● **Stated task**
Everything in the listing below from the line containing "for maker in" through the line containing "shown = obj.evaluated_get(depsgraph)" should be repeated exactly; leave out every other line.
— start Collected data —
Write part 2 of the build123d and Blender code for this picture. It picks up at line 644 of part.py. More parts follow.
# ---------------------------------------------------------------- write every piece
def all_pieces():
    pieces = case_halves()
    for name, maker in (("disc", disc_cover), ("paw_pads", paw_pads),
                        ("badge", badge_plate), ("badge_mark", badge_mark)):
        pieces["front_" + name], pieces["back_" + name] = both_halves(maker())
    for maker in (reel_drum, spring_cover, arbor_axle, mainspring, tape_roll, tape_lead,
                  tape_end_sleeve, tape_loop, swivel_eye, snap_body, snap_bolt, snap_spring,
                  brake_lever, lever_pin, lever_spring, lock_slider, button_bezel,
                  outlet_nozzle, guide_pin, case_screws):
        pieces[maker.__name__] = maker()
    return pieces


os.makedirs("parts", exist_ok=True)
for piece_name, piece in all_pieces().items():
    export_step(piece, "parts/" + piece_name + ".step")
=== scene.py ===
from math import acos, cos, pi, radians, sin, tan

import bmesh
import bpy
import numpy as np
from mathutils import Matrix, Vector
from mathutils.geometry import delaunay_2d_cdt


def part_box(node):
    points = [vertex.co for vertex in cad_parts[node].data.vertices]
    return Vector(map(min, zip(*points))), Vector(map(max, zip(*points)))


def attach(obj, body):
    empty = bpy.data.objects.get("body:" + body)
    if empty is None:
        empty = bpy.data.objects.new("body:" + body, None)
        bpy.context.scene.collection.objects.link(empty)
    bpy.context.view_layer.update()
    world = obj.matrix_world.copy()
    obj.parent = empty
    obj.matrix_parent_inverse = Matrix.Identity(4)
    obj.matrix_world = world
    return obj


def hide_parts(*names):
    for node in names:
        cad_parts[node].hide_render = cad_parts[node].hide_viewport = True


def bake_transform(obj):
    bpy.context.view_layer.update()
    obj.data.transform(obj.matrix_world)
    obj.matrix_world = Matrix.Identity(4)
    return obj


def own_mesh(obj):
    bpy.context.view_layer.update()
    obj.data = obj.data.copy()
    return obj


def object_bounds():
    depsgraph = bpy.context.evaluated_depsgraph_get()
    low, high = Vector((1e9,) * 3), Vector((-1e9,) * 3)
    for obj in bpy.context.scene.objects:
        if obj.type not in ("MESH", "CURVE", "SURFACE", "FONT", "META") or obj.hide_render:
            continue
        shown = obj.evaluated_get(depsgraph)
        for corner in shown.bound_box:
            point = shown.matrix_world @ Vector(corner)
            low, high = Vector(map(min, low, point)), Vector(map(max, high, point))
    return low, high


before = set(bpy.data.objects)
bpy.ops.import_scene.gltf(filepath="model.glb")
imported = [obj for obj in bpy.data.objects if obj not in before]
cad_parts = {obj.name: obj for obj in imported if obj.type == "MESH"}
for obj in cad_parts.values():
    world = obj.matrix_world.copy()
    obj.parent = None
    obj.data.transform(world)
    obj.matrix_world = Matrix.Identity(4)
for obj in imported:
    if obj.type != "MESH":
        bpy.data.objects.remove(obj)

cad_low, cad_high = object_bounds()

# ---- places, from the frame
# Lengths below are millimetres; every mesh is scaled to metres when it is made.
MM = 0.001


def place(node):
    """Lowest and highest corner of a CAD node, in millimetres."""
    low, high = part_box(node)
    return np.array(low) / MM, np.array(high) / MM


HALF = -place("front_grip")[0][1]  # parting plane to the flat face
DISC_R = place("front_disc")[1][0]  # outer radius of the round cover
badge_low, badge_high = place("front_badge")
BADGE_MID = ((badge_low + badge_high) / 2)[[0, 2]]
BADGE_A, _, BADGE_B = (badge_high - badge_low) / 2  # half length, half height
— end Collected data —
● **Full answer**
    for maker in (reel_drum, spring_cover, arbor_axle, mainspring, tape_roll, tape_lead,
                  tape_end_sleeve, tape_loop, swivel_eye, snap_body, snap_bolt, snap_spring,
                  brake_lever, lever_pin, lever_spring, lock_slider, button_bezel,
                  outlet_nozzle, guide_pin, case_screws):
        pieces[maker.__name__] = maker()
    return pieces


os.makedirs("parts", exist_ok=True)
for piece_name, piece in all_pieces().items():
    export_step(piece, "parts/" + piece_name + ".step")
=== scene.py ===
from math import acos, cos, pi, radians, sin, tan

import bmesh
import bpy
import numpy as np
from mathutils import Matrix, Vector
from mathutils.geometry import delaunay_2d_cdt


def part_box(node):
    points = [vertex.co for vertex in cad_parts[node].data.vertices]
    return Vector(map(min, zip(*points))), Vector(map(max, zip(*points)))


def attach(obj, body):
    empty = bpy.data.objects.get("body:" + body)
    if empty is None:
        empty = bpy.data.objects.new("body:" + body, None)
        bpy.context.scene.collection.objects.link(empty)
    bpy.context.view_layer.update()
    world = obj.matrix_world.copy()
    obj.parent = empty
    obj.matrix_parent_inverse = Matrix.Identity(4)
    obj.matrix_world = world
    return obj


def hide_parts(*names):
    for node in names:
        cad_parts[node].hide_render = cad_parts[node].hide_viewport = True


def bake_transform(obj):
    bpy.context.view_layer.update()
    obj.data.transform(obj.matrix_world)
    obj.matrix_world = Matrix.Identity(4)
    return obj


def own_mesh(obj):
    bpy.context.view_layer.update()
    obj.data = obj.data.copy()
    return obj


def object_bounds():
    depsgraph = bpy.context.evaluated_depsgraph_get()
    low, high = Vector((1e9,) * 3), Vector((-1e9,) * 3)
    for obj in bpy.context.scene.objects:
        if obj.type not in ("MESH", "CURVE", "SURFACE", "FONT", "META") or obj.hide_render:
            continue
        shown = obj.evaluated_get(depsgraph)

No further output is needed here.